McLaren Flint Neurologist Passionate About Treating MS

Author: McLaren Flint

If you’ve had an unexplained illness or health change, your primary care physician may have ordered some tests to determine the cause. If the doctor diagnoses a patient with multiple Sclerosis (MS), which most have heard about, the question remains, how well does the average person understand the condition? For some, their only exposure to MS could be celebrities like Christina Applegate, Montel Williams, and Jack Osbourne announcing they have it.

Multiple Sclerosis is defined as a chronic neurological condition affecting the central nervous system and involving the brain, spinal cord, and sometimes the optic nerves. It can be relatively benign or entirely disabling.  MS occurs when overactive immune cells cause inflammation, which damages the fatty layer of insulation around them called myelin, in turn affecting its role in allowing nerve signals to travel properly from the brain to the body.

The cause of Multiple Sclerosis has remained unknown since it was first named and described by French neurologist Jean-Martin Charcot in 1868. Today, science has yet to show a single cause; instead, the consensus is that it results from a combination of factors. Currently, the Multiple Sclerosis Society says research is targeting the following areas: immunological reaction, viral or other infectious agents, and both environmental and genetic factors.

“I enjoy doing research and have spent many years trying to help crack the MS code,” said Suleiman Kojan, MD, FAAN, a board-certified neurologist at McLaren Flint. “I have taken a special interest ever since I was introduced to MS in my training and learned the number of people living with it and how shocking it was that multiple important questions about the disease remain unanswered.”

Diagnosing MS also cannot be done with one single test. A definitive diagnosis must meet the following strict requirements.

  • Neurological evidence of lesions in at least two distinct areas of the central nervous system 
  • Evidence that the lesions have occurred at different points in time
  • Other diseases that mimic MS must be ruled out.

MS is even more complicated because no two cases are exactly alike.
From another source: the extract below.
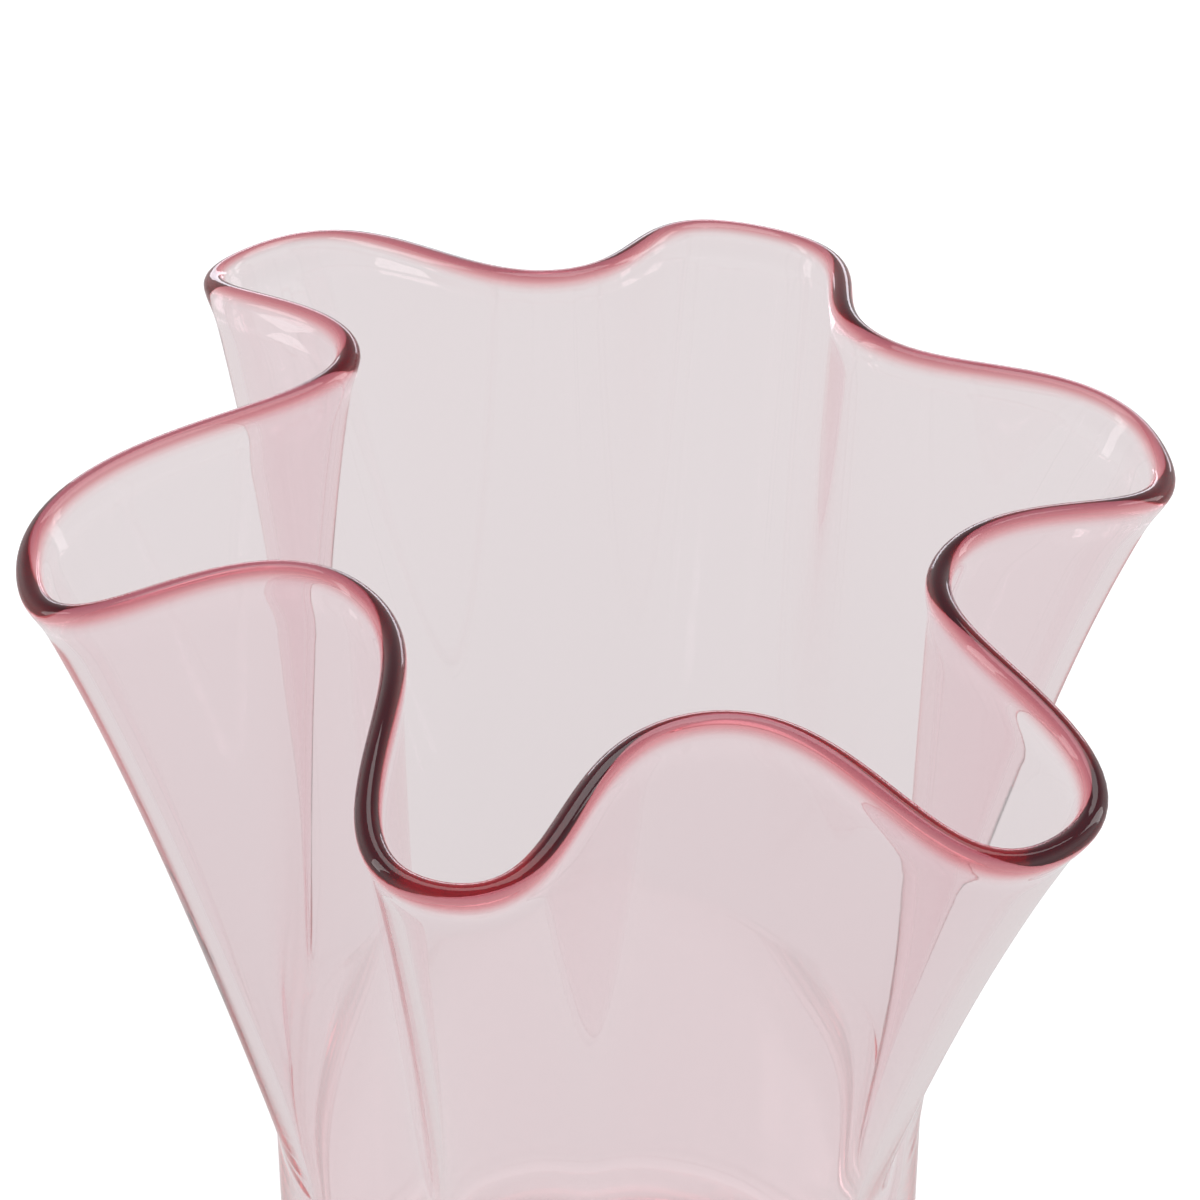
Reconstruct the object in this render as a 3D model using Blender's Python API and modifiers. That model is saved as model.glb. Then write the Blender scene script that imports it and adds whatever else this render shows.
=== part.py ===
"""A mouth-blown vase of pale pink glass, made in one piece.

The lower body is a straight round cylinder on a thick flat base. At the waist
the wall bends outwards and opens into a flare that is gathered in six folds,
like a handkerchief held up by its middle, and ends in a fire-polished lip.
"""

import math

import bpy
from mathutils import Vector
from mathutils.geometry import interpolate_bezier

# Driving sizes, in metres
BODY_RADIUS = 0.0687
WAIST_HEIGHT = 0.108
FLARE_LENGTH = 0.162
LIP_REACH = 0.124
WAIST_BEND = 0.005
WALL = 0.004
BASE_THICKNESS = 0.010
FOOT_ROUNDING = 0.005
LIP_ROUNDING = 0.0018

# The edges of the lip are the only ones that turn this far, in degrees
LIP_EDGE_ANGLE = 60

# The curl of the glass at the lip grows as this power of its rise
CURL_POWER = 4

# How evenly the glass of a fold's side spreads at the waist: 1 is evenly, and
# 0 brings the whole side down to one line.
SIDE_SPREAD = 0.2

# The lip seen from above, counter-clockwise, a lobe and a fold by turns. Each
# has its bearing in degrees, its reach from the axis to the middle of the wall,
# how far its curve runs on behind and ahead of it, the bearing at which its
# glass leaves the waist, how far of the way to the next one its side lands
# there, and how much of its way out it makes near the lip. The three lengths
# are shares of the furthest lobe's reach, LIP_REACH.
LIP = (
    # bearing, reach, behind, ahead, foot, landing, curl
    (8, 0.895, 0.210, 0.290, 8, 0.50, 0.26),
    (42, 0.589, 0.210, 0.161, 40, 0.50, 0.10),
    (69, 0.786, 0.226, 0.258, 68, 0.50, 0.10),
    (97, 0.573, 0.185, 0.210, 97, 0.50, 0.10),
    (129, 0.935, 0.242, 0.274, 130, 0.80, 0.06),
    (145, 0.512, 0.234, 0.202, 160, 0.50, 0.50),
    (192, 0.883, 0.306, 0.274, 190, 0.50, 0.12),
    (218, 0.444, 0.258, 0.250, 224, 0.60, 0.10),
    (256, 0.911, 0.250, 0.210, 256, 0.50, 0.10),
    (284, 0.589, 0.218, 0.234, 284, 0.50, 0.10),
    (312, 1.000, 0.274, 0.258, 312, 0.65, 0.10),
    (339, 0.556, 0.226, 0.202, 338, 0.50, 0.20),
)
BEARING, REACH, BEHIND, AHEAD, FOOT, LANDING, CURL = range(7)

# Fineness of the mesh
AROUND = 144
FLARE_ROWS = 9
FOOT_ROWS = 3
CURVE_STEPS = 200
LIP_STEPS = 3

# The rows of the flare crowd towards the waist, where the wall bends, by this power
ROW_CROWDING = 1.6

# Colour of the glass
PINK = (0.93, 0.80, 0.82, 1.0)
GLASS_ROUGHNESS = 0.02
GLASS_IOR = 1.5

MIDDLE_RADIUS = BODY_RADIUS - WALL / 2


def polar(bearing, reach):
    """The point of the plan at a bearing in degrees and a distance from the axis."""
    turn = math.radians(bearing)
    return Vector((reach * math.cos(turn), reach * math.sin(turn), 0.0))


def sideways(bearing):
    """The direction of the plan that runs counter-clockwise past a bearing."""
    return polar(bearing + 90, 1.0)


def neighbours():
    """Each lobe or fold of the lip with the next one round."""
    following = LIP[1:] + (LIP[0],)
    return list(zip(LIP, following))


def lip_side(here, there):
    """The curve of the lip from one lobe or fold to the next, in the plan."""
    start = polar(here[BEARING], here[REACH] * LIP_REACH)
    end = polar(there[BEARING], there[REACH] * LIP_REACH)
    leave = start + here[AHEAD] * LIP_REACH * sideways(here[BEARING])
    arrive = end - there[BEHIND] * LIP_REACH * sideways(there[BEARING])
    return interpolate_bezier(start, leave, arrive, end, CURVE_STEPS)


def foot_share(way, landing):
    """How far of the way round the waist a side has come, at a share of its way along the lip."""
    half = 2 * way
    if half < 1:
        even = half * landing
        gathered = landing * (1 - (1 - half) ** 2)
    else:
        even = landing + (1 - landing) * (half - 1)
        gathered = landing + (1 - landing) * (half - 1) ** 2
    return SIDE_SPREAD * even + (1 - SIDE_SPREAD) * gathered


def blend(way, first, second):
    """Runs smoothly from the first value to the second."""
    share = way * way * (3 - 2 * way)
    return first + share * (second - first)


def lip_stations():
    """Points spaced evenly along the lip: their place, the foot of their glass at the waist and their curl."""
    places, feet, curls = [], [], []
    for here, there in neighbours():
        side = lip_side(here, there)
        turn = (there[FOOT] - here[FOOT]) % 360
        for step in range(CURVE_STEPS - 1):
            way = step / (CURVE_STEPS - 1)
            places.append(side[step])
            feet.append(here[FOOT] + turn * foot_share(way, here[LANDING]))
            curls.append(blend(way, here[CURL], there[CURL]))
    runs = [0.0]
    for first, second in zip(places, places[1:] + places[:1]):
        runs.append(runs[-1] + (second - first).length)
    stations = []
    nearest = 0
    for count in range(AROUND):
        wanted = runs[-1] * count / AROUND
        while runs[nearest + 1] <= wanted:
            nearest += 1
        stations.append((places[nearest], polar(feet[nearest], MIDDLE_RADIUS), curls[nearest]))
    return stations


def way_out(rise, curl):
    """The share of its way out that the wall has made at a share of its rise above the waist."""
    bend = WAIST_BEND / FLARE_LENGTH
    straight = (math.hypot(rise, bend) - bend) / (math.hypot(1.0, bend) - bend)
    return (1 - curl) * straight + curl * rise**CURL_POWER


def flare_ring(stations, rise):
    """One ring of the flare. Every line of glass is as long, so what leans out most ends lowest."""
    ring = []
    for place, foot, curl in stations:
        spread = place.length - MIDDLE_RADIUS
        height = math.sqrt(FLARE_LENGTH**2 - spread**2)
        point = foot.lerp(place, way_out(rise, curl))
        ring.append((point.x, point.y, WAIST_HEIGHT + height * rise))
    return ring


def body_ring(stations, inset, height):
    """One ring of the round body, drawn in from its side by the inset."""
    scale = 1 - inset / MIDDLE_RADIUS
    return [(foot.x * scale, foot.y * scale, height) for _, foot, _ in stations]


def wall_rings():
    """The middle of the wall as rings, from the flat base round the foot and up to the lip."""
    stations = lip_stations()
    bend = FOOT_ROUNDING - WALL / 2
    rings = []
    for row in range(FOOT_ROWS + 1):
        turn = math.pi / 2 * row / FOOT_ROWS
        inset = bend * (1 - math.sin(turn))
        height = WALL / 2 + bend * (1 - math.cos(turn))
        rings.append(body_ring(stations, inset, height))
    top = 1 + WALL / 2 / FLARE_LENGTH
    for row in range(FLARE_ROWS + 1):
        rise = top * (row / FLARE_ROWS) ** ROW_CROWDING
        rings.append(flare_ring(stations, rise))
    return rings


def loft(name, rings):
    """A surface through rings of equal length, closed at its first ring and open at its last."""
    count = len(rings[0])
    points = [point for ring in rings for point in ring]
    faces = [tuple(reversed(range(count)))]
    for row in range(len(rings) - 1):
        low = row * count
        high = low + count
        for here in range(count):
            after = (here + 1) % count
            faces.append((low + here, low + after, high + after, high + here))
    mesh = bpy.data.meshes.new(name)
    mesh.from_pydata(points, [], faces)
    mesh.update()
    return bpy.data.objects.new(name, mesh)


def glass():
    """Clear glass tinted pale pink in the mass."""
    material = bpy.data.materials.new("pink_glass")
    material.use_nodes = True
    surface = material.node_tree.nodes["Principled BSDF"]
    surface.inputs["Base Color"].default_value = PINK
    surface.inputs["Roughness"].default_value = GLASS_ROUGHNESS
    surface.inputs["Metallic"].default_value = 0.0
    surface.inputs["IOR"].default_value = GLASS_IOR
    surface.inputs["Transmission Weight"].default_value = 1.0
    return material


def base_pad(collection):
    """The gather of glass that makes the floor thick. It sinks half into the wall around it and below it."""
    depth = BASE_THICKNESS - WALL / 2
    bpy.ops.mesh.primitive_cylinder_add(
        vertices=AROUND,
        radius=MIDDLE_RADIUS,
        depth=depth,
        location=(0.0, 0.0, WALL / 2 + depth / 2),
    )
    pad = bpy.context.active_object
    pad.name = "base_pad"
    pad.hide_render = True
    pad.display_type = "WIRE"
    for holder in list(pad.users_collection):
        holder.objects.unlink(pad)
    collection.objects.link(pad)
    return pad


def vase(collection, tools):
    """The whole vase: the lofted wall, its thickness, its rounded lip and its thick base."""
    body = loft("vase", wall_rings())
    collection.objects.link(body)
    body.data.materials.append(glass())

    thickness = body.modifiers.new("wall", "SOLIDIFY")
    thickness.thickness = WALL
    thickness.offset = 0.0
    thickness.use_even_offset = True

    lip = body.modifiers.new("lip", "BEVEL")
    lip.width = LIP_ROUNDING
    lip.segments = LIP_STEPS
    lip.limit_method = "ANGLE"
    lip.angle_limit = math.radians(LIP_EDGE_ANGLE)

    floor = body.modifiers.new("floor", "BOOLEAN")
    floor.operation = "UNION"
    floor.solver = "EXACT"
    floor.object = base_pad(tools)

    body.data.shade_smooth()
    return body


for old in list(bpy.data.objects):
    bpy.data.objects.remove(old)

model = bpy.data.collections.new("pink_glass_vase")
cutters = bpy.data.collections.new("cutters")
bpy.context.scene.collection.children.link(model)
bpy.context.scene.collection.children.link(cutters)
vase(model, cutters)
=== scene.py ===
"""Looks of a mouth-blown vase of pale pink glass with a folded flare.

The vase is one skin of glass, worked out as a profile carried round the lip:
up the outside from the base, over the fire-polished lip and down the inside.
"""

import math

import bpy
import numpy as np
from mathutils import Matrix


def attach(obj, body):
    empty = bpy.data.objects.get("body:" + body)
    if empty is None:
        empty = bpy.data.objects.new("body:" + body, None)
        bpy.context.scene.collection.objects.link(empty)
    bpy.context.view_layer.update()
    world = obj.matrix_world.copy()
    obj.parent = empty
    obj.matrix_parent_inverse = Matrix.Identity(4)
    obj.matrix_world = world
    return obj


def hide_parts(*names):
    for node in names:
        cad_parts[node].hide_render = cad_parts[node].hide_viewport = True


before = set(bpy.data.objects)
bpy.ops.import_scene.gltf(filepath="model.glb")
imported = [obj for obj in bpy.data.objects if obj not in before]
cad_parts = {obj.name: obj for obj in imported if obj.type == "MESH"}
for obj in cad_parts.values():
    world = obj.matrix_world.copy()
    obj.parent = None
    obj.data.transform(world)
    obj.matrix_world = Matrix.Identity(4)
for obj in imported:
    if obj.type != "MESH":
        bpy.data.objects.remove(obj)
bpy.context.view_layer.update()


# The wall of the vase
# One gather of clear glass tinted pale pink, blown into a straight round body.
# Its upper part is spun open while soft, so it falls into six lobes and folds
# round a flare that every line of glass climbs for the same length.

BODY_RADIUS = 0.0687
WAIST_HEIGHT = 0.108
FLARE_LENGTH = 0.162
LIP_REACH = 0.124
WAIST_BEND = 0.005
WALL = 0.0039
SIDE_SPREAD = 0.2
CURL_POWER = 4
AROUND = 400
SIDE_STEPS = 400
SOFTNESS = 0.0030
FOOT_SOFTNESS = 0.0120

LOBES_AND_FOLDS = np.array([
    # bearing, reach, behind, ahead, foot, landing, curl
    (8, 0.895, 0.210, 0.290, 8, 0.50, 0.26),
    (42, 0.589, 0.210, 0.161, 40, 0.50, 0.10),
    (69, 0.786, 0.226, 0.258, 68, 0.50, 0.10),
    (97, 0.573, 0.185, 0.210, 97, 0.50, 0.10),
    (129, 0.935, 0.242, 0.274, 130, 0.80, 0.06),
    (145, 0.512, 0.234, 0.202, 160, 0.50, 0.50),
    (192, 0.883, 0.306, 0.274, 190, 0.50, 0.12),
    (218, 0.444, 0.258, 0.250, 224, 0.60, 0.10),
    (256, 0.911, 0.250, 0.210, 256, 0.50, 0.10),
    (284, 0.589, 0.218, 0.234, 284, 0.50, 0.10),
    (312, 1.000, 0.274, 0.258, 312, 0.65, 0.10),
    (339, 0.556, 0.226, 0.202, 338, 0.50, 0.20),
])


def along(bearing):
    """Unit vectors of the plan at bearings in degrees: (cos, sin, 0)."""
    turn = np.radians(bearing)
    return np.stack([np.cos(turn), np.sin(turn), np.zeros_like(turn)], axis=-1)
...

Each person will differ in their symptoms, how often and severe their relapses are, and in the progression of their disease. As with many other chronic illnesses, early detection is key to minimizing the damage MS does to the body and keeping it at bay.

The disease is managed with medications, remaining tobacco-free, eating plenty of fruits, vegetables, and whole grains, getting enough sleep, and staying active to stay strong.  
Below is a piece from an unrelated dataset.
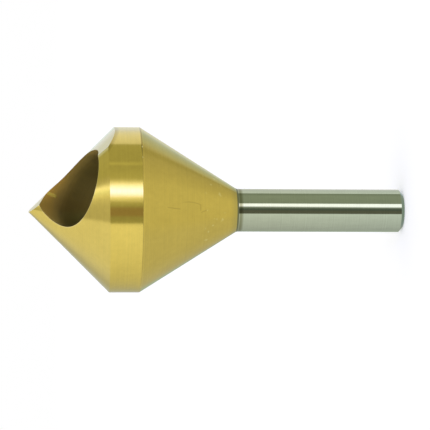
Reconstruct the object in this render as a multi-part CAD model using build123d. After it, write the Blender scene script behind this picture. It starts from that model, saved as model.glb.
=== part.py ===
from build123d import *
from math import cos, radians, sin, tan
import os

os.makedirs("parts", exist_ok=True)

# Cross-hole countersink bit, right-hand cutting, turned and ground from one bar of steel.
# The tool axis is Z with the point up. The origin is the centre of the shank's end face.
# The chip hole opens towards -Y. Azimuths are measured anticlockwise from +X, seen from the point.

# Driving sizes, mm and degrees
head_diameter = 23.0
point_angle = 90.0
land_width = 4.65
rear_cone_half_angle = 32.0
shank_diameter = 6.0
shank_length = 23.4
shank_chamfer = 0.5

chip_hole_diameter = 11.45
chip_hole_tilt = 40.0
chip_hole_offset = 0.5
chip_hole_above_rear_edge = 2.7

relief_lead = 1.1
relief_end_azimuth = -61.0
wheel_infeed = 0.01

# Working allowances of the cutting bodies, outside the finished form
full_turn = 360.0
relief_start_gap = 10.0
relief_core_radius = 0.15
side_margin = 1.5
end_margin = 2.0
wheel_width = 3 * head_diameter
drill_length = 4 * head_diameter

# Dependent sizes
head_radius = head_diameter / 2
shank_radius = shank_diameter / 2
point_half_angle = point_angle / 2
rear_cone_length = (head_radius - shank_radius) / tan(radians(rear_cone_half_angle))
point_height = head_radius / tan(radians(point_half_angle))
land_rear_z = shank_length + rear_cone_length
land_front_z = land_rear_z + land_width
apex_z = land_front_z + point_height
chip_hole_centre_z = land_rear_z + chip_hole_above_rear_edge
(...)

“Fortunately, there are medications and key general health practices that can help manage the disease, said Dr. Kojan. “Despite all the mysteries we have yet to solve around MS, we can do a great deal for patients.

“Among MS patients, the leading causes of death are the same as the general population.  It can be a challenging disease, but a diagnosis is not a death sentence. Patients need to work closely with their neurologist so they can live their best life.”